Selbstverständlich müsse bei jedem Moscheebau geltendes Bauplanungs- und Bauordnungsrecht eingehalten werden. Die Moschee sollte sich städteplanerisch "in die vorhandene Umgebung einfügen und gewachsene Baustrukturen nicht beeinträchtigen."
An Moscheevereine und muslimische Verbände appellieren die Bischöfe, offen über "die Finanzierung ihres Vorhabens, über Trägerstrukturen und Verantwortlichkeiten" zu berichten. Transparenz sei der Schlüssel, um Misstrauen und Vorbehalte abzubauen.
Über die Höhe von Minaretten äußern sich die Bischöfe nicht konkret, aber sie betonen, religiöse Bauten dürften nicht zum "Ausdruck von Machtansprüchen, Rivalität oder eines aggressiven Gegeneinanders missbraucht werden." Außerdem sollte die Bevölkerung von Anfang an in die Planungen mit einbezogen werden, um Befürchtungen abzubauen.

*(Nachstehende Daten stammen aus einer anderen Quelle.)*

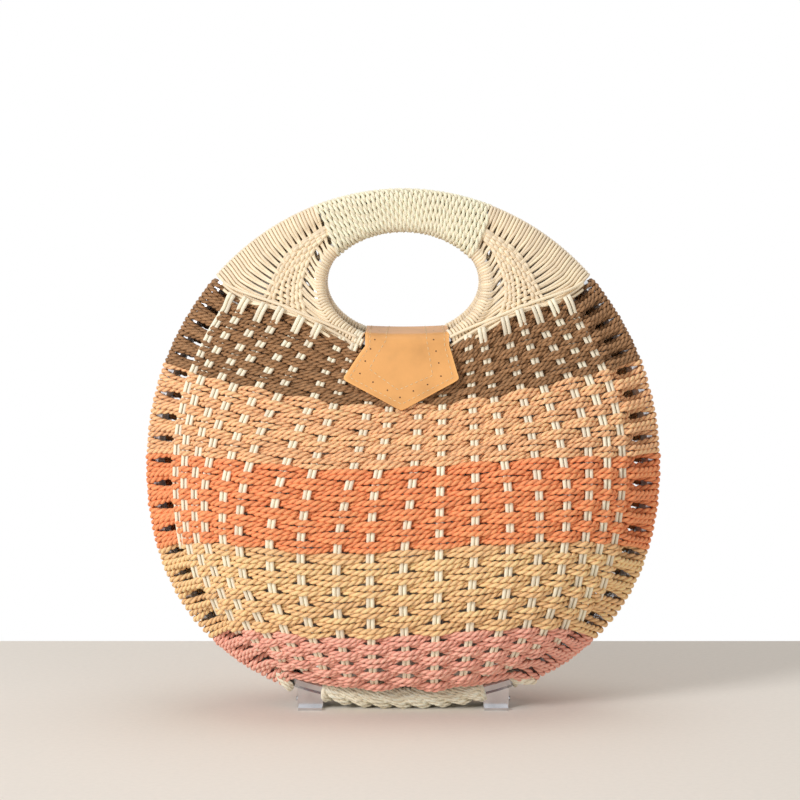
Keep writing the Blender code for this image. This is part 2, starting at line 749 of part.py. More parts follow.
def flap_slope():
    """How far the hanging flap leans forward, so that the snap just fits between it and the weave."""
    stack = SNAP_PLATE_THICKNESS + SNAP_GAP + SNAP_MAGNET_THICKNESS - RING_BAR_DEPTH - LEATHER_INNER
    slope = (dome_depth(0, RING_BOTTOM - SNAP_DROP) + SNAP_SEAT_GAP + stack) / SNAP_DROP
    for drop in (SNAP_DROP - SNAP_DIAMETER / 2, SNAP_DROP + SNAP_DIAMETER / 2):
        slope = max(slope, (dome_depth(0, RING_BOTTOM - drop) + SNAP_EDGE_GAP + stack) / drop)
    return slope


def flap_slope_point(drop, offset):
    """Side-view point on the flap's flat, which leans forward as it hangs, offset from its inner face."""
    slope = flap_slope()
    norm = math.hypot(1, slope)
    y = -RING_BAR_DEPTH - LEATHER_INNER - slope * drop - offset / norm
    return y, RING_BOTTOM - drop + offset * slope / norm


def flap_axis():
    return Vector((0, -RING_BAR_DEPTH - STRAP_FRONT_OVERRUN, RING_BOTTOM + LEATHER_OUTER))


def make_flap(parent):
    start = math.pi / 2 - (STRAP_FRONT_OVERRUN + FOLD_GAP) / LEATHER_INNER
    rows = bar_fold(-1, start, 0)
    top, corner = FLAP_TOP_WIDTH / 2, FLAP_CORNER_WIDTH / 2
    steps = (
        (FLAP_CORNER_DROP * 0.45, (top + corner) / 2, 0.4),
        (FLAP_CORNER_DROP * 0.92, corner * 0.99, 0.0),
        (FLAP_CORNER_DROP * 1.12, corner * 0.97, 0.0),
        ((FLAP_CORNER_DROP + FLAP_TIP_DROP) / 2, corner * 0.57, 0.0),
        (FLAP_TIP_DROP * 0.97, FLAP_TIP_WIDTH / 2, 0.0),
        (FLAP_TIP_DROP, FLAP_TIP_WIDTH / 4, 0.0),
    )
    for drop, half_width, hold in steps:
        face, back = flap_slope_point(drop, LEATHER_THICKNESS), flap_slope_point(drop, 0)
        rows.append(leather_row(half_width, face, back, hold))
    flap = wall_loft("closing_flap", rows)
    inner = flap_slope_point(SNAP_DROP, LEATHER_THICKNESS / 2)
    outer = flap_slope_point(SNAP_DROP, -SNAP_MAGNET_THICKNESS)
    combine(flap, [disc("magnet", inner, outer, SNAP_DIAMETER)], "UNION")
    finish_object(flap, "leather", parent)


def disc(name, start, end, diameter):
    """A round disc in the middle of the bag between two side-view points."""
    first, second = Vector((0, *start)), Vector((0, *end))
    shape = bmesh.new()
    bmesh.ops.create_cone(shape, cap_ends=True, segments=SNAP_SIDES, radius1=diameter / 2,
                          radius2=diameter / 2, depth=(second - first).length)
    turn = Vector((0, 0, 1)).rotation_difference(second - first).to_matrix().to_4x4()
    shape.transform(Matrix.Translation((first + second) / 2) @ turn)
    return object_from_shape(name, shape)


def make_snap_plate(parent):
    """Round plate on the weave that the flap's magnet meets."""
    face = flap_slope_point(SNAP_DROP, -SNAP_MAGNET_THICKNESS - SNAP_GAP)
    back = flap_slope_point(SNAP_DROP, -SNAP_MAGNET_THICKNESS - SNAP_GAP - SNAP_PLATE_THICKNESS)
    plate = disc("front_snap_plate", face, back, SNAP_DIAMETER)
    finish_object(plate, "leather", parent)


# Hinges

def block(name, corners_low, corners_high):
    shape = bmesh.new()
    low, high = Vector(corners_low), Vector(corners_high)
    bmesh.ops.create_cube(shape, size=1.0)
    bmesh.ops.scale(shape, vec=high - low, verts=shape.verts)
    bmesh.ops.translate(shape, vec=(low + high) / 2, verts=shape.verts)
    return object_from_shape(name, shape)


def rod(name, x_low, x_high, diameter, sides):
    """A round rod on the hinge's axis."""
    shape = bmesh.new()
    bmesh.ops.create_cone(shape, cap_ends=True, segments=sides, radius1=diameter / 2,
                          radius2=diameter / 2, depth=x_high - x_low)
    turn = Matrix.Rotation(math.pi / 2, 4, "Y")
    shape.transform(Matrix.Translation(((x_low + x_high) / 2, 0, HINGE_AXIS_HEIGHT)) @ turn)
    return object_from_shape(name, shape)


def hinge_band_rows(low, high):
    """Closed band round the hoop between two places along it."""
    inner_radius = HOOP_DIAMETER / 2 + HINGE_BAND_CLEARANCE
    rows = []
    for step in range(3):
        x = low + (high - low) * step / 2
        centre = hoop_point(lower_rim_angle_at_width(x))
        outward = hoop_outward(centre)
        rings = []
        for radius in (inner_radius + HINGE_BAND, inner_radius / math.cos(math.pi / HINGE_SIDES)):
            turn = 2 * math.pi * (1 - 1 / HINGE_SIDES)
            rings.append(wrap_arc(centre, outward, FRONT, radius, 0, turn, HINGE_SIDES))
        rows.append((rings[0], rings[1]))
    return rows


def make_leaf(side, name, parent):
    """Hinge leaf: a band round the hoop, a web down to a flat sole, and its share of the knuckle."""
    low, high = HINGE_CENTRE - HINGE_WIDTH / 2, HINGE_CENTRE + HINGE_WIDTH / 2
    leaf = wall_loft(f"{side}_hinge_leaf_{name}", hinge_band_rows(low, high), tube=True)
    band_mid = HOOP_DIAMETER / 2 + HINGE_BAND_CLEARANCE + HINGE_BAND / 2
    low_top = hoop_point(lower_rim_angle_at_width(low)).z - band_mid
    high_top = hoop_point(lower_rim_angle_at_width(high)).z - band_mid
    far, near = -HOOP_DEPTH - LEAF_WEB / 2, -HOOP_DEPTH + LEAF_WEB / 2
    web_rows = []
    foot = SOLE_THICKNESS / 2
    for x, top in ((low + LEAF_INSET, low_top), (high - LEAF_INSET, high_top)):
        web_rows.append(([Vector((x, far, foot)), Vector((x, far, top))],
                         [Vector((x, near, foot)), Vector((x, near, top))]))
    web = wall_loft("web", web_rows)
    knuckle_radius = KNUCKLE_DIAMETER / 2
    sole_back = -knuckle_radius - KNUCKLE_GAP
    sole = block("sole", (low + 2 * LEAF_INSET, sole_back - SOLE_DEPTH, 0),
                 (high - 2 * LEAF_INSET, sole_back, SOLE_THICKNESS))
    third = (HINGE_WIDTH - 2 * KNUCKLE_GAP) / 3
    if side == "front":
        spans = [(low + third + KNUCKLE_GAP, high - third - KNUCKLE_GAP)]
    else:
        spans = [(low, low + third), (high - third, high)]
    pieces = [web, sole]
    for start, end in spans:
        pieces.append(rod("knuckle", start, end, KNUCKLE_DIAMETER, KNUCKLE_SIDES))
        arm_low = HINGE_AXIS_HEIGHT - knuckle_radius / 2
        pieces.append(block("arm", (start + LEAF_INSET, near - LEAF_WEB / 2, arm_low),
                            (end - LEAF_INSET, -knuckle_radius / 2, HINGE_AXIS_HEIGHT + knuckle_radius / 2)))
    combine(leaf, pieces, "UNION")
    bore_diameter = PIN_DIAMETER + 2 * PIN_CLEARANCE
    bore = rod("bore", low - HINGE_WIDTH, high + HINGE_WIDTH, bore_diameter, KNUCKLE_SIDES)
    combine(leaf, [bore], "DIFFERENCE")
    if side == "back":
        leaf.data.transform(Matrix.Rotation(math.pi, 4, "Z"))
    if (side == "front") == (name == "left"):
        leaf.data.transform(Matrix.Scale(-1, 4, (1, 0, 0)))
        leaf.data.flip_normals()
    finish_object(leaf, "chrome", parent)


def make_hinges(front_parent):
    for name, centre in (("left", -HINGE_CENTRE), ("right", HINGE_CENTRE)):
        make_leaf("front", name, front_parent)
        make_leaf("back", name, None)
        reach = HINGE_WIDTH / 2 + PIN_OVERHANG
        pin = rod(f"hinge_pin_{name}", centre - reach, centre + reach, PIN_DIAMETER, PIN_SIDES)
        finish_object(pin, "steel", None)


def axis_empty(name, place):
    empty = linked_object(name, None)
    empty.location = place
    return empty


def same(points):
    return points


def main():
    clear_scene()
    shell_axis = axis_empty("shell_hinge_axis", Vector((0, 0, HINGE_AXIS_HEIGHT)))
    fold_axis = axis_empty("flap_fold_axis", flap_axis())
    halves = (("front", same, same, shell_axis), ("back", turned_half, turned_rows, None))
    for side, points, rows, parent in halves:
        make_hoop(side, points, parent)
        make_ring(side, points, parent)
        make_winding(side, points, parent)
        make_stripes(side, rows, parent)
        make_cream_stripe(side, rows, parent)
        make_panels(side, rows, parent)
        make_stake_fan(side, rows, parent)
        make_lining(side, rows, parent)
    make_strap()
    make_flap(fold_axis)
    make_snap_plate(shell_axis)
    make_hinges(shell_axis)


main()
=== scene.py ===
"""Basket handbag: the woven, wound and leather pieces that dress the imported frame.

The front half faces -Y. Every woven piece is modelled on the front half. The back half is the same piece
turned half a turn about Z, but its picks go over the rods that the front's go under. Lengths are in metres.
"""

import math

import bmesh
import bpy
import numpy as np
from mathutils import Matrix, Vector


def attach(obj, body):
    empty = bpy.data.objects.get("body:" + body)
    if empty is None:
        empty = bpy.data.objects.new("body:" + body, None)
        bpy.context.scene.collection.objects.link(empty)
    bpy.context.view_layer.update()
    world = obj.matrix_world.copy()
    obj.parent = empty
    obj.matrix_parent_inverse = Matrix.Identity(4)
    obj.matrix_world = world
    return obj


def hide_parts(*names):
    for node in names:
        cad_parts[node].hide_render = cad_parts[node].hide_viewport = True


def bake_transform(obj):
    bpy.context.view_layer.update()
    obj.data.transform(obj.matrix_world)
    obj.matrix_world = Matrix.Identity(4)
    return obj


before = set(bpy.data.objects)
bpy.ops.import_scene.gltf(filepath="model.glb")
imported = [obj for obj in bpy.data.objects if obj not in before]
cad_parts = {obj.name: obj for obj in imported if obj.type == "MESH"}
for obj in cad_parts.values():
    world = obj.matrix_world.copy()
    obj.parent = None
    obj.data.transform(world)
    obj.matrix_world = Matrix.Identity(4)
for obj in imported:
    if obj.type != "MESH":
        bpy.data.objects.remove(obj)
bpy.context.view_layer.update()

bl_info = {
    "name": "Basket handbag looks",
    "version": (1, 0, 0),
    "blender": (4, 5, 0),
    "location": "View3D > Sidebar > Basket",
    "description": "Weaves, winds and stitches a round basket handbag over its steel hoops",
    "category": "Object",
}

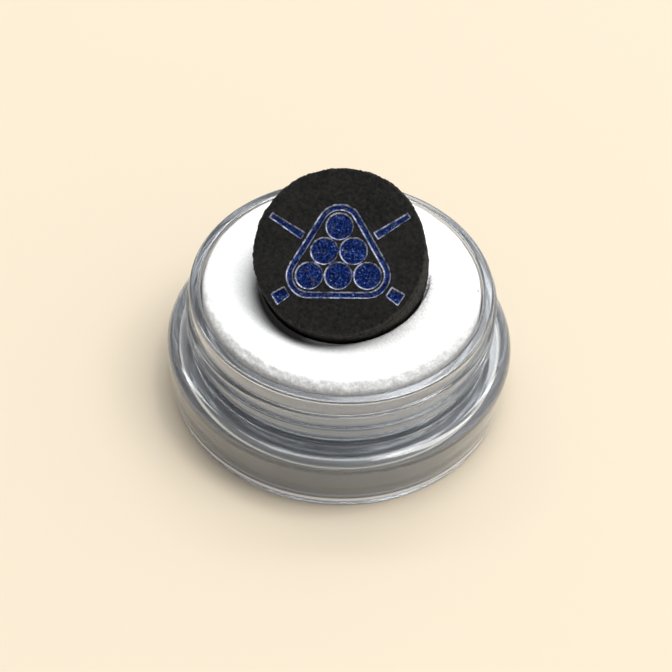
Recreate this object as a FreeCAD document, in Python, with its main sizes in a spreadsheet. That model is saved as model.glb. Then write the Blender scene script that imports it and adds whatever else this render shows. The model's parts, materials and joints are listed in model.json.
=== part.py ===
import FreeCAD, Part
import os
import re
from math import cos, radians, sin, sqrt

import Sketcher
from FreeCAD import Placement, Rotation, Vector

# A laminated leather cue tip, pushed at a slant into a foam pad that sits in a clear screw-neck jar.
# Millimetres. The origin is the centre of the jar's foot, +Z is up, and the tip's face leans to -Y.

SIZES = {
    # jar: one clear moulding, a bowl hung inside a hollow skirt, with a threaded neck
    "rim_height": 10.85,
    "rim_rounding": 0.25,
    "neck_radius": 12.45,
    "neck_foot_radius": 12.25,
    "bead_radius": 12.75,
    "bead_bottom": 7.05,
    "bead_width": 0.95,
    "bead_rounding": 0.18,
    "thread_depth": 0.3,
    "thread_root": 0.7,
    "thread_crest": 0.3,
    "thread_start": 8.45,
    "thread_pitch": 1.6,
    "thread_turns": 1.05,
    "thread_angle": 99,
    "shoulder_radius": 14.5,
    "shoulder_height": 5.45,
    "shoulder_plate": 0.9,
    "shoulder_rounding": 1.0,
    "skirt_wall": 1.05,
    "skirt_rounding": 0.4,
    "foot_radius": 14.1,
    "foot_width": 1.1,
    "foot_rounding": 0.3,
    "bowl_radius": 11.5,
    "bowl_floor": 3.0,
    "bowl_base": 1.0,
    "bowl_corner": 3.4,
    "heel_radius": 12.0,
    "heel_rounding": 2.2,
    # foam pad, with the socket that the tip presses into it
    "pad_radius": 11.35,
    "pad_bottom": 5.5,
    "pad_top": 11.55,
    "pad_rounding": 0.6,
    "socket_gap": 0.12,
    # tip: glued leather plies, placed by the centre of its stamped face
    "tip_radius": 6.9,
    "ply_thickness": 0.75,
    "ply_edge": 0.06,
    "face_across": -0.41,
    "face_forward": -1.52,
    "face_height": 16.42,
    "tip_tilt": 30.8,
    "tip_lean": -5.9,
    "tip_spin": 1.3,
    # foil stamp: a rack of balls in its frame, with two cues crossed behind it
    "stamp_depth": 0.12,
    "foil_thickness": 0.05,
    "stamp_drop": 0.65,
    "ball_radius": 1.08,
    "ball_pitch": 2.3,
    "frame_inner": 1.33,
    "frame_outer": 1.78,
    "cue_angle": 33,
    "cue_neck_start": 3.45,
    "cue_neck_half": 0.3,
    "cue_tip_end": 6.5,
    "cue_tip_half": 0.2,
    "cue_butt_start": 4.78,
    "cue_butt_half": 0.42,
    "cue_heel_end": 5.95,
    "cue_heel_half": 0.5,
}
PLY_COUNT = 8
RACK_ROWS = 3
CUE_ENDS = 4
FOIL_ISLANDS = RACK_ROWS * (RACK_ROWS + 1) // 2 + 1 + CUE_ENDS
SOCKET_REACH = 30.0
TOUCH = 1e-4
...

Bischof Zollitsch fasst die Orientierungshilfe mit den Worten zusammen: "Kritik ist erlaubt, Hetze nicht. Auch in kontroversen Debatten muss der Geist eines gedeihlichen Zusammenlebens herrschen." Mit ihrer Orientierungshilfe erteilen die Bischöfe all jenen eine Absage, die als selbst ernannte Retter eines christlichen Abendlandes die Ängste von Menschen angesichts der zunehmenden Präsenz des Islam politisch instrumentalisieren.